[Rows from a 3D modeling dataset]
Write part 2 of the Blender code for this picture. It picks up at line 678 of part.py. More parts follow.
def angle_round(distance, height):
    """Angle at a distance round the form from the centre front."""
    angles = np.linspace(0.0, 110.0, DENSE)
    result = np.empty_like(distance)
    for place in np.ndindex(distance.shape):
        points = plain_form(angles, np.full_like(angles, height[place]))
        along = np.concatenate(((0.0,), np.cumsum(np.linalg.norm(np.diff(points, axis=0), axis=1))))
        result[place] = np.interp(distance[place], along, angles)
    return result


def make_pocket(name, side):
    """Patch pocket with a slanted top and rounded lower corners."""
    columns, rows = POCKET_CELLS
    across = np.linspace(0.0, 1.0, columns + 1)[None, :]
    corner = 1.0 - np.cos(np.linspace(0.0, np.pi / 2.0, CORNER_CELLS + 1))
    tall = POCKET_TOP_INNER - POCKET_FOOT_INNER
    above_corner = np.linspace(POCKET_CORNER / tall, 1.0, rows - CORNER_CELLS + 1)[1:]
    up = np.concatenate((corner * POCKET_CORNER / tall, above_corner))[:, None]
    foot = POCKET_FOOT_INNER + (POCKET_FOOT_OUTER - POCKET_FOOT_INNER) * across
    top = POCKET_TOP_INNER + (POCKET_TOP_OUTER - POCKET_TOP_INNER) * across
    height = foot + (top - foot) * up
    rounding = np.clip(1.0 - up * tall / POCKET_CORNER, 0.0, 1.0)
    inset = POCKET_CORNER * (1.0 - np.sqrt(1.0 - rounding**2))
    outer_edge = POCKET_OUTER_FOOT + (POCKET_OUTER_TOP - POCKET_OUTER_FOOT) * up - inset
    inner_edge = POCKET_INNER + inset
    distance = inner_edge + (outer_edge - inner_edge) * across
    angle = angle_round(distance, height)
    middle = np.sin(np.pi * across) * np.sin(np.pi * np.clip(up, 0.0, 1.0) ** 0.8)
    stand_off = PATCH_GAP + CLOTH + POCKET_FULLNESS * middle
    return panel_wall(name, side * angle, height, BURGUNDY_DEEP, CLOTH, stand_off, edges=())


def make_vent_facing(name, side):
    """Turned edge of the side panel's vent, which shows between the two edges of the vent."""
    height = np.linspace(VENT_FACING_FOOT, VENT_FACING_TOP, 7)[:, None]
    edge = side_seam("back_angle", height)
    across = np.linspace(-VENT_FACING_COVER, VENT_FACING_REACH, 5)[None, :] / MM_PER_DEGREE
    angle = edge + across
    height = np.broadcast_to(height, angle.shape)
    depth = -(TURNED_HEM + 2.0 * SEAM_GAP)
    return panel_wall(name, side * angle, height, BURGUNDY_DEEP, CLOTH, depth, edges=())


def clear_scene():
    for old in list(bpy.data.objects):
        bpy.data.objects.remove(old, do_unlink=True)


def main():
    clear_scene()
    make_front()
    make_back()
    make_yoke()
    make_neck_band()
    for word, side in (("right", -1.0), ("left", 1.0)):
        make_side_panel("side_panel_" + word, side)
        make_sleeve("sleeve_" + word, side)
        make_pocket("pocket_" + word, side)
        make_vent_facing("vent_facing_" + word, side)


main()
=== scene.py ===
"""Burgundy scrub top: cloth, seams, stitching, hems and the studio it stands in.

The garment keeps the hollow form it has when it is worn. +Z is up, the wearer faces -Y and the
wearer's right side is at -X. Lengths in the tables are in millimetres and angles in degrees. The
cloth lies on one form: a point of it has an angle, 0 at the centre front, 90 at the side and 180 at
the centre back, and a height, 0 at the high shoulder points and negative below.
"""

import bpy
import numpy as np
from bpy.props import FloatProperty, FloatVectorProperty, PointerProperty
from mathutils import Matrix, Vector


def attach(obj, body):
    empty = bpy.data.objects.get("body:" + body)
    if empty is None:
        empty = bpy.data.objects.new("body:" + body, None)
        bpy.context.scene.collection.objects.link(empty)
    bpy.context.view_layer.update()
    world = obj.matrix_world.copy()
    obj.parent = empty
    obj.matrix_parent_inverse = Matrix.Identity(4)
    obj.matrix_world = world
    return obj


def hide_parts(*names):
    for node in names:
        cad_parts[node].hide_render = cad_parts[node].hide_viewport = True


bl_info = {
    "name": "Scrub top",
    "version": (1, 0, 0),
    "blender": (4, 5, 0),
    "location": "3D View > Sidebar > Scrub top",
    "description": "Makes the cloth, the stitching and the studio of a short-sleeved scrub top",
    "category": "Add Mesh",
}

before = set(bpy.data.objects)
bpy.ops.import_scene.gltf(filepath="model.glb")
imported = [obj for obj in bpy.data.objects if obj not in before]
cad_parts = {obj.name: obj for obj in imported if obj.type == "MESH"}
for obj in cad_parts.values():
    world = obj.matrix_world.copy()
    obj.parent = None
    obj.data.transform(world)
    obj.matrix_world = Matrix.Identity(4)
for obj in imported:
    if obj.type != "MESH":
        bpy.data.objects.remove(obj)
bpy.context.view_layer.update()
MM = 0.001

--

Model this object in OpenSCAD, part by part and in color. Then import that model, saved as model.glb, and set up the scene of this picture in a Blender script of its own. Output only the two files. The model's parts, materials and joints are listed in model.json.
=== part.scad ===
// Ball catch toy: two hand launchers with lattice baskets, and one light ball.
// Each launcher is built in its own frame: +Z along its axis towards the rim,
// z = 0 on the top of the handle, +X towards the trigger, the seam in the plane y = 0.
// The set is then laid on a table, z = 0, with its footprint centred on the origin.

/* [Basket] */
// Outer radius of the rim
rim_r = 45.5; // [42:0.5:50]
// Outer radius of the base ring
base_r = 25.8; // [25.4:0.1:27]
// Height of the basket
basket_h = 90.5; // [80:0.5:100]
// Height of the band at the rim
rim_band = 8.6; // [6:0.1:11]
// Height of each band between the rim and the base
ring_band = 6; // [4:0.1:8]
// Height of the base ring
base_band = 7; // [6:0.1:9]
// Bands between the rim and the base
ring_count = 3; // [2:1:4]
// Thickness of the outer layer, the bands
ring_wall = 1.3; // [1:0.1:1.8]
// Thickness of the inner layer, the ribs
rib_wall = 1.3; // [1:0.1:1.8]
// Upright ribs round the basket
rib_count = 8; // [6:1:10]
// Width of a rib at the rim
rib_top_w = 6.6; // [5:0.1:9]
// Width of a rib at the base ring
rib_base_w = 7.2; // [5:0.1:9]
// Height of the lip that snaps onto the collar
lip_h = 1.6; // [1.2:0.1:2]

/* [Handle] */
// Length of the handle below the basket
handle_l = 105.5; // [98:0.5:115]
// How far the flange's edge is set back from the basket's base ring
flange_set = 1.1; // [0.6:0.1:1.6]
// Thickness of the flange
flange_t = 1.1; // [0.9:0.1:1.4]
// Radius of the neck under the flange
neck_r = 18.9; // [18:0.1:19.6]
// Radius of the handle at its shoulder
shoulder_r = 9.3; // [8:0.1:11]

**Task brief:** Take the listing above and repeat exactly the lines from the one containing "Write part 2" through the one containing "return result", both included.

**Expected output:**
Write part 2 of the Blender code for this picture. It picks up at line 678 of part.py. More parts follow.
def angle_round(distance, height):
    """Angle at a distance round the form from the centre front."""
    angles = np.linspace(0.0, 110.0, DENSE)
    result = np.empty_like(distance)
    for place in np.ndindex(distance.shape):
        points = plain_form(angles, np.full_like(angles, height[place]))
        along = np.concatenate(((0.0,), np.cumsum(np.linalg.norm(np.diff(points, axis=0), axis=1))))
        result[place] = np.interp(distance[place], along, angles)
    return result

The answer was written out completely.